Paylaş
Bugün bir kez daha hem Samsunspor için hem Chapecoense için hem de Adana Aladağ’da kaybettiğimiz çocuklarımız için:
Biz çocukken, genç ölmek meseleydi. Çok büyük meseleydi. Genç ölümlerin öyle hemen üstesinden gelinemezdi. Hayat, öyle hiç bi şey olmamış gibi devam edemezdi. O zamanlar büyükler yas tutmayı da isyan etmeyi de bilirdi.
Biz çocukken, genç ölmek meseleydi. Çok büyük meseleydi. Üstünden atlanıp geçilmezdi. Ağır ağır yürünür; ağrısı, sancısı, acısı efendi gibi yaşanırdı. Öyle gördük. O yüzden çok derindir bizim kuşakta genç ölümlerinin bıraktığı izler.
20 Ocak 1989 günü, babamın yasını ve gözünün yaşını gördüğüm gündü. Ajansı seyrediyordu. Seyretmek olur mu ajansı alıyordu.“Şekerpancarı yüklü kamyon” diyordu ajansta. “Olacak şey değil. Facia bu” dedi babam, dondu kaldı televizyonun karşısında.
Yıkıldı demek daha doğru sanırım. Kimseciklerin ilan etmesine filan gerek yoktu, o kuşak, kendi yasını kendisi ilan ederdi. Annem hiç ellemedi, beni yanından aldı, içeri gittik.
On iki yaşındaydım.
On iki yaş, ölümden konuşmak için uygun bir yaş değildi o zamanlar.
On iki yaş, ölmek için uygun bulunuyor hâlbuki bu zamanlar.
Sonradan öğrendim, o sabah Samsunspor kafilesi Malatyaspor maçı için yola çıkmıştı. Aynı sabah, aynı saatlerde, aynı şehrin takımı olan Çarşambaspor’un Diyarbakır deplasmanı için çıktığı gibi.
İki takım otobüsü, yolda ara ara karşılaşıyor, otobüsten otobüse eller sallanıyor, selamlar veriliyor, şakalaşılıyordu.
Sonra, yol hali, aralarına mesafe girdi.
Çarşambaspor kafilesinin, Samsunspor kafilesi ile bir sonraki karşılaşması, babamın “facia” dediği şeydi. İçinde 17’si futbolcu 23 kişinin olduğu Samsunspor otobüsü, Havza çıkışında, şeridine giren bir kamyonla kafa kafaya çarpışmıştı. Şekerpancarı yüklü bir kamyonla. Bu manasız ayrıntıyı hiç unutamam. Kulağımda çınlar durur.
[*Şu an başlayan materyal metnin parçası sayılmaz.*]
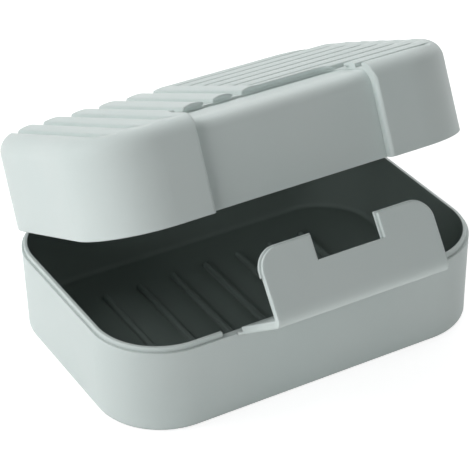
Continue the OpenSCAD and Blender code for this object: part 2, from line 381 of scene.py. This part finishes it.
def pin_rings():
    """Faint rings that four ejector pins leave, set out evenly about the middle."""
    tree, g, source, sink = new_group(
        "Pin rings",
        [("Place", "Vector"), ("Out X", "Float"), ("Out Y", "Float"), ("Radius", "Float")],
        [("Ring", "Float")])
    x, y, _ = g.split(g.vector("ABSOLUTE", source["Place"]))
    out = g.length(g.join(g.minus(x, source["Out X"]), g.minus(y, source["Out Y"]), 0.0))
    from_ring = g.absolute(g.minus(out, source["Radius"]))
    g.feed(sink["Ring"], g.fit(from_ring, *RING_LINE, 1.0, 0.0))
    return tree


def fine_scuffs():
    """Thin short scratches in two directions, gathered in patches."""
    tree, g, source, sink = new_group(
        "Fine scuffs",
        [("Place", "Vector"), ("Amount", "Float")],
        [("Scuff", "Float")])
    marks = []
    for angle, narrow in SCUFF_WAYS:
        turn = {"Vector": source["Place"], "Angle": angle}
        turned = g.put("VectorRotate", turn, rotation_type="Z_AXIS").outputs[0]
        place = g.vector("MULTIPLY", turned, (1.0, narrow, 1.0))
        marks.append(g.fit(g.noise(place, SCUFF_SCALE, roughness=0.55), *SCUFF_MARK))
    patch = g.fit(g.noise(source["Place"], SCUFF_PATCH_SCALE), *SCUFF_PATCH)
    scuffs = g.times(g.higher(*marks), patch)
    g.feed(sink["Scuff"], g.times(scuffs, source["Amount"]))
    return tree


GROUPS = {
    "grain": moulding_grain(),
    "mottle": colour_mottle(),
    "edge": edge_wear(),
    "crease": crease_shade(),
    "depth": depth_inside(),
    "rings": pin_rings(),
    "scuffs": fine_scuffs(),
}


# Plastics

def linear(r, g, b):
    """A colour given in sRGB, 0 to 255, as the linear colour that a socket takes."""
    return tuple(((c / 255 + 0.055) / 1.055) ** 2.4 for c in (r, g, b)) + (1,)


SAGE = linear(207, 217, 215)
SAGE_LATCH = linear(206, 216, 214)
SAGE_FILM = linear(206, 215, 213)
# Pale of rubbed edges, scuffs and flexed films; on the latch's edges partly a painted highlight
RUBBED_AND_HIGHLIGHT = linear(224, 231, 229)
# Painted light: paler rib grooves and a highlight along the latch's bend
PAINTED_LIGHT = linear(228, 238, 235)
# Painted shade for grooves and corners
SHADED = linear(120, 132, 128)
# Painted shade within the walls of tub and lid
PAINTED_INSIDE_SHADE = linear(126, 138, 134)

# Matt skin of the polypropylene, and how much smoother or rougher it gets
MATT = 0.56
GLOSS = 0.4
CLOUD_ROUGHER = 0.16
INSIDE_ROUGHER = 0.06
RUB_SMOOTHER = 0.1
SCUFF_SMOOTHER = 0.08

# Milky body: its share, how deep the light goes in, and how it spreads in each colour
MILKY = 0.2
MILKY_DEPTH = 1.2 * MM
MILKY_SPREAD = (1.0, 1.0, 1.0)

# Widths of one grain and of one drift of the pigment
GRAIN = 0.34 * MM
MOTTLE_W = 24 * MM

# Small marks: paleness and depth of a scuff, radius and depth of an ejector pin's ring
SCUFF_PALE = 0.35
SCUFF_DEEP = 0.012 * MM
PIN_R = 2.6 * MM
PIN_DEEP = 0.05 * MM


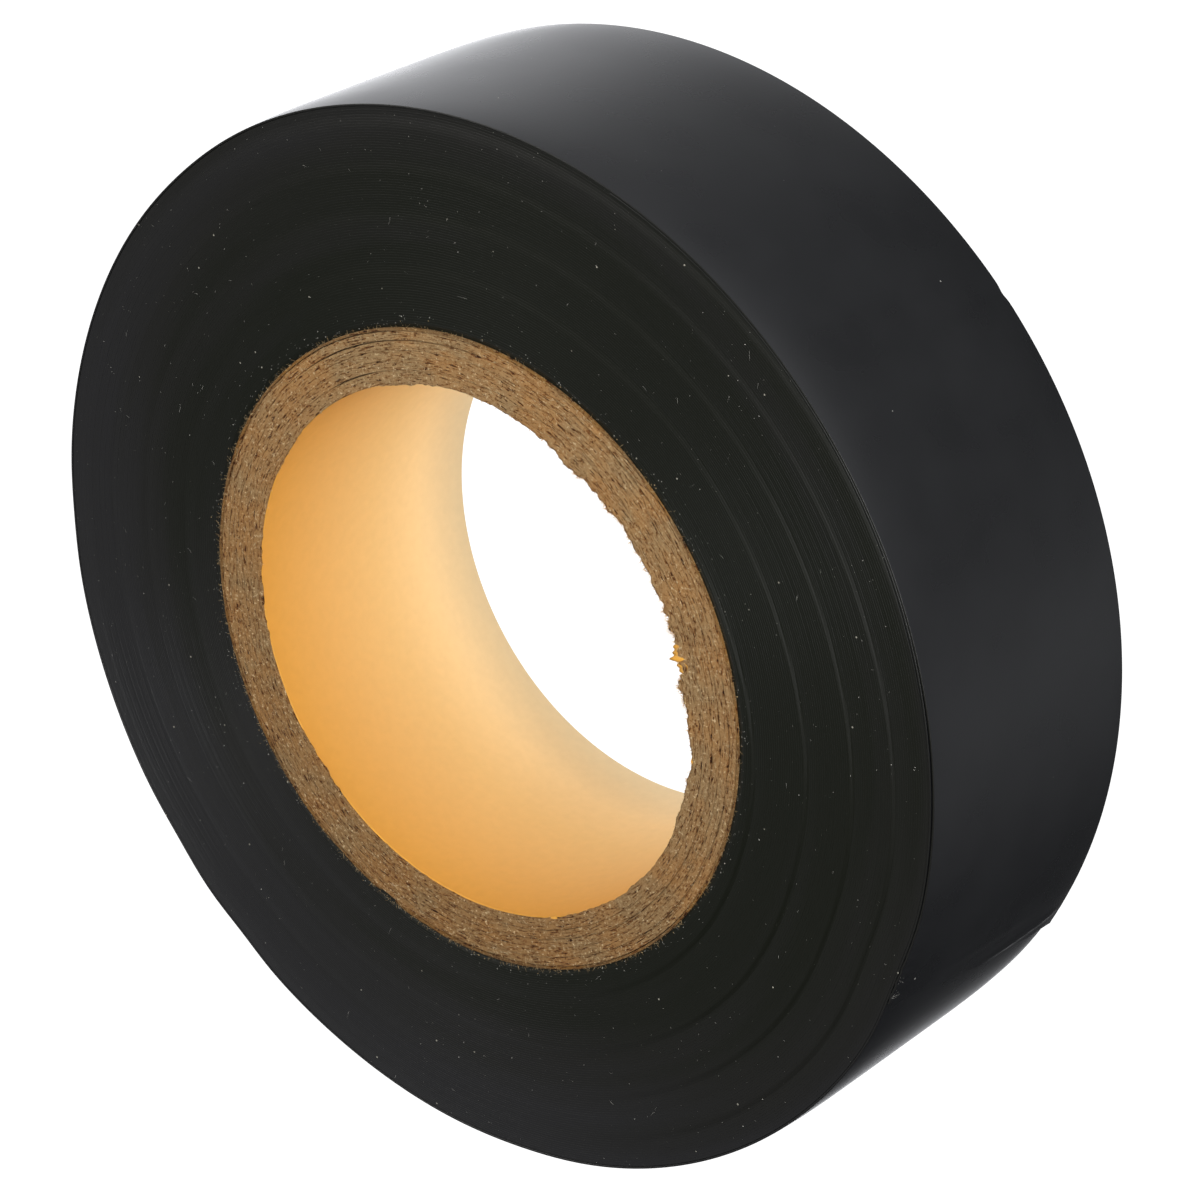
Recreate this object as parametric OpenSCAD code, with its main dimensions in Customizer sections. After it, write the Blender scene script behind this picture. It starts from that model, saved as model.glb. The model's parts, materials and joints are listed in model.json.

Çarşambasporlular arkadaşlarını şarampole yuvarlanmış halde buldular. Kan donduran bir deyim vardır “Can pazarı” diye. Öyle işte. Koşar ilk müdahaleyi onlar yaparlar, bir yandan ağlayıp bir yandan yaralı arkadaşlarını taşırlar, hastaneye yetiştirirler, kan verirler. Kimine can verirler, kimine veremezler.
Teknik direktör Nuri Asan, futbolcular Muzaffer Badalıoğlu, Mete Adanır ve şoför Asım Özkan Havza Devlet Hastanesi’nde hayatlarını kaybederler. Yugoslav futbolcu Zoran Tomic, ailesinin isteğiyle götürüldüğü memleketinde, altı ay komada kaldıktan sonra hayatını kaybeder. Hayatta kalanların birçoğu ağır yaralanmıştır, bir kısmı geri dönüşsüz sağlık sorunları yaşar. Malulen emekli olanlar olur.
Şehrin acısı tarifsizdir. Kepenkler iner, gazetelerde “Ağla Samsun, aslan gibi gençlerini kara toprağa verdin, ağla kimse ayıplamaz!” yazar. O sezon, ligin Onur Şampiyonu ilan edilen Samsunspor, kırmızı-beyaz olan renklerine, yaşanan bu acının ardından “siyahı” ekler.
Bu satırlar, yirmi altı sene önce o faciada ve dünkü faciada hayatını kaybedenlerin anılarına, hayatta kalanların acılarına saygı duruşu olsun.
Spor yaşamları sırasında; maçta, antrenmanda, müsabaka yolunda hayatını kaybeden tüm sporculara saygı duruşu olsun.
Kimi zaman doğaya, kimi zaman fizik kurallarına kafa tutan, sağlıklı bedenleriyle ölüme çok uzakmış gibi görünen ve fakat genç ölen tüm sporculara saygı
duruşu olsun.
Dün Adana’da kaybettiğimiz el kadar çocuklarımıza benden utanç içinde bir veda olsun.
Ağla Samsun ağla Chapecó ağla Adana, ağla kimse ayıplamaz.